(Records with modeling code)
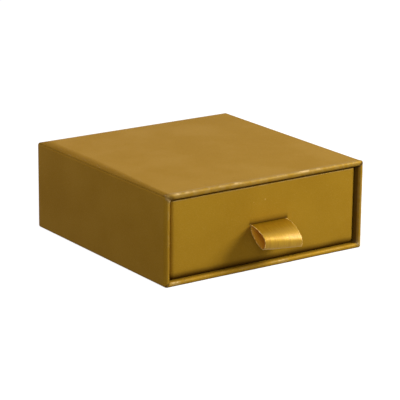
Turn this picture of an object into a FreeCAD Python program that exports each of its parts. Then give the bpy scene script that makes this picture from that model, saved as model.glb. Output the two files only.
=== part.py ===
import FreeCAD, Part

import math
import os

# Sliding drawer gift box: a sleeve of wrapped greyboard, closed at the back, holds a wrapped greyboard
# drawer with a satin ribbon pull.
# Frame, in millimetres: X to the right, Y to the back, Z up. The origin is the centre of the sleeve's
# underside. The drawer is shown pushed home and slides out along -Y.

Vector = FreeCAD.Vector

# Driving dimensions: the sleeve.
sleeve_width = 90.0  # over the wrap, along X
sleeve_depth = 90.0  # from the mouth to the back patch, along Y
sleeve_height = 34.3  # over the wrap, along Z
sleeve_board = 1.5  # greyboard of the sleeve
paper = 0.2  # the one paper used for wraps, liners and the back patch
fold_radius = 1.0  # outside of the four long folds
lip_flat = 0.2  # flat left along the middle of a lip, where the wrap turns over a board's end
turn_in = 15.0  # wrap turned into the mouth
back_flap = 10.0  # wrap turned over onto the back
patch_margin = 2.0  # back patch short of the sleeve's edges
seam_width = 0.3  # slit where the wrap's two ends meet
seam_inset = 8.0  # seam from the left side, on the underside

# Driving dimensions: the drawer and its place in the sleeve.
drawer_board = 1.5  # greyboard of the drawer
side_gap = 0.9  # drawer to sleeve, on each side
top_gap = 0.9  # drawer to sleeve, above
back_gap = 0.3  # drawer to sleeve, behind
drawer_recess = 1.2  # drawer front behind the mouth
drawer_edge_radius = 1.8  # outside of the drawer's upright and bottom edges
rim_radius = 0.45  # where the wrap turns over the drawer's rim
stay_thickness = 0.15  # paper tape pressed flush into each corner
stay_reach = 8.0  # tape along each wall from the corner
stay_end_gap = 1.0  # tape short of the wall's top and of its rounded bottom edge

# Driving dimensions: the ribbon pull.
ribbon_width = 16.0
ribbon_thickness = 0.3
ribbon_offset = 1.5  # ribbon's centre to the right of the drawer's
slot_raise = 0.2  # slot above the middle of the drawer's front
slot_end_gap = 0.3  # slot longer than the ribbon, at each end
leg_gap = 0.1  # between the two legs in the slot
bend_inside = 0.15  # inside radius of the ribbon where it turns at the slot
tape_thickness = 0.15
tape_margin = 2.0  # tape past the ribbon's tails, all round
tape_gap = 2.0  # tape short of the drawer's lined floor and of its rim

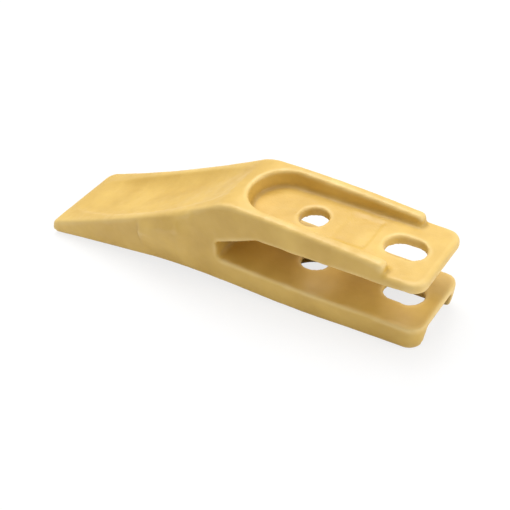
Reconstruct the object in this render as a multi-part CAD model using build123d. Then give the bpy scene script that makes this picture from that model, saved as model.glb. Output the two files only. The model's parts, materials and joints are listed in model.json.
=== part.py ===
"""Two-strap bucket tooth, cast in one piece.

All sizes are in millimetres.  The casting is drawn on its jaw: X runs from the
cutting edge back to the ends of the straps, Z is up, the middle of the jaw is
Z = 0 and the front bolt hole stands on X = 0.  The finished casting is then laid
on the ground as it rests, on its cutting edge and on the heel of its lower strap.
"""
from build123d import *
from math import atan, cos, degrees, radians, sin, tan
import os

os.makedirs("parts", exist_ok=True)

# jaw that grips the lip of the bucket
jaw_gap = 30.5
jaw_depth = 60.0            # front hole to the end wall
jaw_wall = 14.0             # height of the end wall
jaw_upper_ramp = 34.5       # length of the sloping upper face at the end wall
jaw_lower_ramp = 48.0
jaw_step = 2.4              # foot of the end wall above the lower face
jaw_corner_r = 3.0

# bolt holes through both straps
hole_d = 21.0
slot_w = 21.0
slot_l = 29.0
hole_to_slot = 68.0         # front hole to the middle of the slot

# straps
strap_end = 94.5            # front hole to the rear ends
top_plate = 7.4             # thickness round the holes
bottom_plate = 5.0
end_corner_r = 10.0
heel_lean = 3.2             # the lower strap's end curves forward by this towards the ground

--

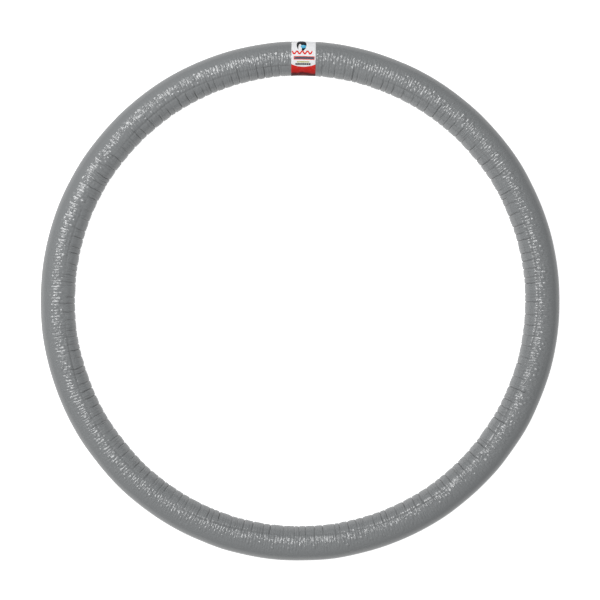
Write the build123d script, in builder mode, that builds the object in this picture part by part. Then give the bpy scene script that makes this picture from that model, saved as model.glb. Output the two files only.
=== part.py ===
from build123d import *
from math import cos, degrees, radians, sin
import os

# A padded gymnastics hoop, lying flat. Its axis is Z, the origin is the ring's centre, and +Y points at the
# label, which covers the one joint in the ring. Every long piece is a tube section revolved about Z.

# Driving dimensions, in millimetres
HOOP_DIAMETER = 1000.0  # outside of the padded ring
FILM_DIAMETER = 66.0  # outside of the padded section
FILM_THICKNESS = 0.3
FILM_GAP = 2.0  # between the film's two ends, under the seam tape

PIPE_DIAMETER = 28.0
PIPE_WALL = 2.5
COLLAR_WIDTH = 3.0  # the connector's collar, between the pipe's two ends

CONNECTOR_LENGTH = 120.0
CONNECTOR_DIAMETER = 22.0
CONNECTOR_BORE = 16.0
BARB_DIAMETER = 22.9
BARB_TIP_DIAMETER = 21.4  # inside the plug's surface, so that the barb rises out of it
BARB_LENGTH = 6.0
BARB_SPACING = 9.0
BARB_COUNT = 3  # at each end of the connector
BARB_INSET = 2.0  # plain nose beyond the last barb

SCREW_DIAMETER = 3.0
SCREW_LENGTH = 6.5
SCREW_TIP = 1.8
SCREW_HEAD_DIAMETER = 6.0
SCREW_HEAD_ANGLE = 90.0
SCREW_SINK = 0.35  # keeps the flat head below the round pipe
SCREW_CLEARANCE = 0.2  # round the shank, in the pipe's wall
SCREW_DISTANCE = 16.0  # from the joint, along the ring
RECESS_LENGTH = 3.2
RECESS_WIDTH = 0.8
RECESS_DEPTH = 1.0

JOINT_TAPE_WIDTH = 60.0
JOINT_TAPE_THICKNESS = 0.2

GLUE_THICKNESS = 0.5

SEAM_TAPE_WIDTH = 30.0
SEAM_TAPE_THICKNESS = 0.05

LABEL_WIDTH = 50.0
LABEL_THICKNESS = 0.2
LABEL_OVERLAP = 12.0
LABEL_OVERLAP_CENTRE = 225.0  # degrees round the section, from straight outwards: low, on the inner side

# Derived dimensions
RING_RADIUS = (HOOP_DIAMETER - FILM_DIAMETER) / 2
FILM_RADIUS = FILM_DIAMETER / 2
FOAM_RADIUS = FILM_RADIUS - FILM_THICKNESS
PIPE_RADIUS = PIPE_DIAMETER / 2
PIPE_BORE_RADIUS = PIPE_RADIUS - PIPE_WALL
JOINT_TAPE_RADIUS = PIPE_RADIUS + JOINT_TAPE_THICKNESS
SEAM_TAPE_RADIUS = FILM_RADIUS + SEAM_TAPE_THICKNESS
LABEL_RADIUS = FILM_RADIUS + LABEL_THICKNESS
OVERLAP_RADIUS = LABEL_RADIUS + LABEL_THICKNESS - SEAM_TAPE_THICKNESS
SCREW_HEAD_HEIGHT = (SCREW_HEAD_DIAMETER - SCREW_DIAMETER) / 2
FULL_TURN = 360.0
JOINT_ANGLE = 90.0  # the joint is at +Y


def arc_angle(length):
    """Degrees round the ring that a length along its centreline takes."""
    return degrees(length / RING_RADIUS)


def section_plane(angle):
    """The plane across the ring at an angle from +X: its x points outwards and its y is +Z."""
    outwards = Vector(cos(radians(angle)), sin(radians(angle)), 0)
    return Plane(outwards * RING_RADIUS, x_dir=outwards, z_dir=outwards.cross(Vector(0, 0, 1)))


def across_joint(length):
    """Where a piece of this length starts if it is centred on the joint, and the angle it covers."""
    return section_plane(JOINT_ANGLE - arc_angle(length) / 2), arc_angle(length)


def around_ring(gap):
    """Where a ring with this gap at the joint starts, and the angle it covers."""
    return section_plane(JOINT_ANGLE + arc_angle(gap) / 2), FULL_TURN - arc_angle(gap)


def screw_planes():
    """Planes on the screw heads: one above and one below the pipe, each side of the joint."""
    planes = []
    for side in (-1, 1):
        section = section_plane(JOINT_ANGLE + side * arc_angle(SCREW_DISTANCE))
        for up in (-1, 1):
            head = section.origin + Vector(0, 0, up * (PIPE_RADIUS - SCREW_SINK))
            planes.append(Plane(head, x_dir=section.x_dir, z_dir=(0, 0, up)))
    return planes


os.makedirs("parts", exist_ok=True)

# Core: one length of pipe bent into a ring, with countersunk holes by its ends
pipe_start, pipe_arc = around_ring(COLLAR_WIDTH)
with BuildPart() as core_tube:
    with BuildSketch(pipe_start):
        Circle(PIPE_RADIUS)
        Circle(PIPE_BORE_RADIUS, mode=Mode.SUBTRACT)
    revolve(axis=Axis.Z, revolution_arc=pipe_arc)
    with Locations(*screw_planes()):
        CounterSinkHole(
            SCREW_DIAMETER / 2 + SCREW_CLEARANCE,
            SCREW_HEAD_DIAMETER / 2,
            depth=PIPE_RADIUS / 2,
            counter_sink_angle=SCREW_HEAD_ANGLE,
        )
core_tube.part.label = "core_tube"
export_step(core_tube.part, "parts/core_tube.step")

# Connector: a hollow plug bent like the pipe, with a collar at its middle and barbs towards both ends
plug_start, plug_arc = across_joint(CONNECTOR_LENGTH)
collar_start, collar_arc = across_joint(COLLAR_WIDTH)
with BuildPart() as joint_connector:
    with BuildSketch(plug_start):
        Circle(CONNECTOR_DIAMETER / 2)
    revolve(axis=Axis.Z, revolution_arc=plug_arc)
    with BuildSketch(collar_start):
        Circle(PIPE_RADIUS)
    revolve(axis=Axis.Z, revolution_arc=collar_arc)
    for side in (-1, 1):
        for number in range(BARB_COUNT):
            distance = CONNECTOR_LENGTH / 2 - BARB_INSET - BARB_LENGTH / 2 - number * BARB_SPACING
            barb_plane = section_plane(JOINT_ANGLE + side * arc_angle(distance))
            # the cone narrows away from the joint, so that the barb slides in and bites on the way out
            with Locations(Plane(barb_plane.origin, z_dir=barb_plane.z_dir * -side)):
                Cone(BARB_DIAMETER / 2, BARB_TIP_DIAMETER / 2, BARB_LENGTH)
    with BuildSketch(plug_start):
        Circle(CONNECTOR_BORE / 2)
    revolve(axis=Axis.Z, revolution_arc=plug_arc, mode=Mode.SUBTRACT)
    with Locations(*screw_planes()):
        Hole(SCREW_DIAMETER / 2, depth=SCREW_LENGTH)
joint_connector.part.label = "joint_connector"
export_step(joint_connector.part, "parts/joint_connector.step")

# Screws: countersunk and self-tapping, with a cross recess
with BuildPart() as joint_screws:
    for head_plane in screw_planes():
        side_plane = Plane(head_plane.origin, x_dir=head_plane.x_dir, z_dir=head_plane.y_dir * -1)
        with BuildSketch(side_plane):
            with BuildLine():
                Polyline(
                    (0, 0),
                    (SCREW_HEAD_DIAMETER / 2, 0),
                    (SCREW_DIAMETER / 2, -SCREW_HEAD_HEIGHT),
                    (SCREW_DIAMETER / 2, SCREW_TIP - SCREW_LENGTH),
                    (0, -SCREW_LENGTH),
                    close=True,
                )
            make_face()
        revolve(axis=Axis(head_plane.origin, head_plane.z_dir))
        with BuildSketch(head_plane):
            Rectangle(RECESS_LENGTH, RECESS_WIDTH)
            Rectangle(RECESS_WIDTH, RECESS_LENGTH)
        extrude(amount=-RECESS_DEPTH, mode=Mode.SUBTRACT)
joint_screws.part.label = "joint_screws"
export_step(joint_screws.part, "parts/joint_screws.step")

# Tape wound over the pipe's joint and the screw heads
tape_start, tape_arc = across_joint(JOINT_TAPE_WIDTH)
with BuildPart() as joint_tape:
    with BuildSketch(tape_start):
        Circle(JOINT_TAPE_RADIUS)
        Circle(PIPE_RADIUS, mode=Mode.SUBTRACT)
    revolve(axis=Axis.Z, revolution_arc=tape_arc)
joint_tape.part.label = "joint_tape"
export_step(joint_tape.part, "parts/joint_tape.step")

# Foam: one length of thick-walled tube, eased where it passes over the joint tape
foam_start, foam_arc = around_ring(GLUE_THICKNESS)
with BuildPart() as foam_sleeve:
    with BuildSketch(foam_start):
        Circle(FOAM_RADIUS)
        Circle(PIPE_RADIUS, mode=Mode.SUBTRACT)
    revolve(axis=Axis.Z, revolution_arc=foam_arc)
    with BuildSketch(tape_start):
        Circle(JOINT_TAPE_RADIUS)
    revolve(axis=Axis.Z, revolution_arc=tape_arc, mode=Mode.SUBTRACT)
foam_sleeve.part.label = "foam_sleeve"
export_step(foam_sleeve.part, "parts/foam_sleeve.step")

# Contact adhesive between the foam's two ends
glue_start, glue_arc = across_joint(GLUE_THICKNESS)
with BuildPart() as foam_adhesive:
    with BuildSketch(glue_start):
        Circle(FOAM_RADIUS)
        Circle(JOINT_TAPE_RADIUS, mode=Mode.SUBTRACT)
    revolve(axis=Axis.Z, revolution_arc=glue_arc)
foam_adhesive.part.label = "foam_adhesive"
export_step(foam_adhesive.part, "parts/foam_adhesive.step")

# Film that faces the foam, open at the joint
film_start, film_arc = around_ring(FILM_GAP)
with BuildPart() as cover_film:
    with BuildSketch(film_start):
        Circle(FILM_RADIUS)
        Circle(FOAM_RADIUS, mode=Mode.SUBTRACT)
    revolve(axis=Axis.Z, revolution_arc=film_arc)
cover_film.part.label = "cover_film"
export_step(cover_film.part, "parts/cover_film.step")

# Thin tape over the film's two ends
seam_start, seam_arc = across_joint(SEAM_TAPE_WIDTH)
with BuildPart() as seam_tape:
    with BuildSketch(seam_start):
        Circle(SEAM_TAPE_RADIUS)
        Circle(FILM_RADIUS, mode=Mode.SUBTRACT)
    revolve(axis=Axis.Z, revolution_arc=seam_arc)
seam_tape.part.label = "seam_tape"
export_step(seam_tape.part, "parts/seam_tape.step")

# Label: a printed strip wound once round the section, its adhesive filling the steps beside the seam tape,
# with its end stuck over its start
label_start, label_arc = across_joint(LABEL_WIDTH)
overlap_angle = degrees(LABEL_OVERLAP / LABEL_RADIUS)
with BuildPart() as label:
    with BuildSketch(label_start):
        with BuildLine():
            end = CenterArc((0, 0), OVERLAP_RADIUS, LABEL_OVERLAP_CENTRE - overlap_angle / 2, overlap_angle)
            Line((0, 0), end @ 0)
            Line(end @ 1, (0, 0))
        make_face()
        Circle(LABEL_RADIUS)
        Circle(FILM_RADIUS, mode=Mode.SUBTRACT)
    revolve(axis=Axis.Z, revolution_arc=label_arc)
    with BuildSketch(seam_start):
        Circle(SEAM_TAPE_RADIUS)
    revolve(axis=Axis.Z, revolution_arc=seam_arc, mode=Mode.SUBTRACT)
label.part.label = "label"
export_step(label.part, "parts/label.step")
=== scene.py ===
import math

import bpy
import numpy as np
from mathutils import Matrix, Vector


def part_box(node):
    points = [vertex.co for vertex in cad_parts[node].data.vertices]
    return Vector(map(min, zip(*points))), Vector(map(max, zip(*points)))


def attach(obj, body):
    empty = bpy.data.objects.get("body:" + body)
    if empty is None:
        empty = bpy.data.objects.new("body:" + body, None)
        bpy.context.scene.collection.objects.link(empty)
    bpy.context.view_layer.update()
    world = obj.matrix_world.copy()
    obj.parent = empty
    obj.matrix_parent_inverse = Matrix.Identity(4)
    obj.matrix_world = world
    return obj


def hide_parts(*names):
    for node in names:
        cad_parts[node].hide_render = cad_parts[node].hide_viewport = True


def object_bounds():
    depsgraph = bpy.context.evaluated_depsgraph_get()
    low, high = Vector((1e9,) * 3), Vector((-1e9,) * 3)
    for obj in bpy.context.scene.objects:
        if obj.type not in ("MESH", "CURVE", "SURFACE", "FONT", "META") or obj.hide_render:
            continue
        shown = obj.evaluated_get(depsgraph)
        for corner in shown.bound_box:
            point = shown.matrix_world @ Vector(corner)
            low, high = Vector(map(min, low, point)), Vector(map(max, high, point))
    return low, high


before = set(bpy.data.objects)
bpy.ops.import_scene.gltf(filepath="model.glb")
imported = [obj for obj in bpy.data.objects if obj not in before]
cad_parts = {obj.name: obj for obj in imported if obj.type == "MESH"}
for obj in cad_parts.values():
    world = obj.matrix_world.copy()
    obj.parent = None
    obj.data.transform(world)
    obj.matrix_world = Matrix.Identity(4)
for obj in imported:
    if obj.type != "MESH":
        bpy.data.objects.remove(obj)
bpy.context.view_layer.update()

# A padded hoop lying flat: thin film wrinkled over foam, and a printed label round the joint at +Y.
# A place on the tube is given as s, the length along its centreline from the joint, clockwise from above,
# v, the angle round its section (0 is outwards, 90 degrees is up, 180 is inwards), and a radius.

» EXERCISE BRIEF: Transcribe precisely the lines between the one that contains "# Label: a printed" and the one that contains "cad_parts[node].hide_render = cad_parts[node].hide_viewport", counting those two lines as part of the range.

» OUTPUT FOR THIS EXERCISE:
# Label: a printed strip wound once round the section, its adhesive filling the steps beside the seam tape,
# with its end stuck over its start
label_start, label_arc = across_joint(LABEL_WIDTH)
overlap_angle = degrees(LABEL_OVERLAP / LABEL_RADIUS)
with BuildPart() as label:
    with BuildSketch(label_start):
        with BuildLine():
            end = CenterArc((0, 0), OVERLAP_RADIUS, LABEL_OVERLAP_CENTRE - overlap_angle / 2, overlap_angle)
            Line((0, 0), end @ 0)
            Line(end @ 1, (0, 0))
        make_face()
        Circle(LABEL_RADIUS)
        Circle(FILM_RADIUS, mode=Mode.SUBTRACT)
    revolve(axis=Axis.Z, revolution_arc=label_arc)
    with BuildSketch(seam_start):
        Circle(SEAM_TAPE_RADIUS)
    revolve(axis=Axis.Z, revolution_arc=seam_arc, mode=Mode.SUBTRACT)
label.part.label = "label"
export_step(label.part, "parts/label.step")
=== scene.py ===
import math

import bpy
import numpy as np
from mathutils import Matrix, Vector


def part_box(node):
    points = [vertex.co for vertex in cad_parts[node].data.vertices]
    return Vector(map(min, zip(*points))), Vector(map(max, zip(*points)))


def attach(obj, body):
    empty = bpy.data.objects.get("body:" + body)
    if empty is None:
        empty = bpy.data.objects.new("body:" + body, None)
        bpy.context.scene.collection.objects.link(empty)
    bpy.context.view_layer.update()
    world = obj.matrix_world.copy()
    obj.parent = empty
    obj.matrix_parent_inverse = Matrix.Identity(4)
    obj.matrix_world = world
    return obj


def hide_parts(*names):
    for node in names:
        cad_parts[node].hide_render = cad_parts[node].hide_viewport = True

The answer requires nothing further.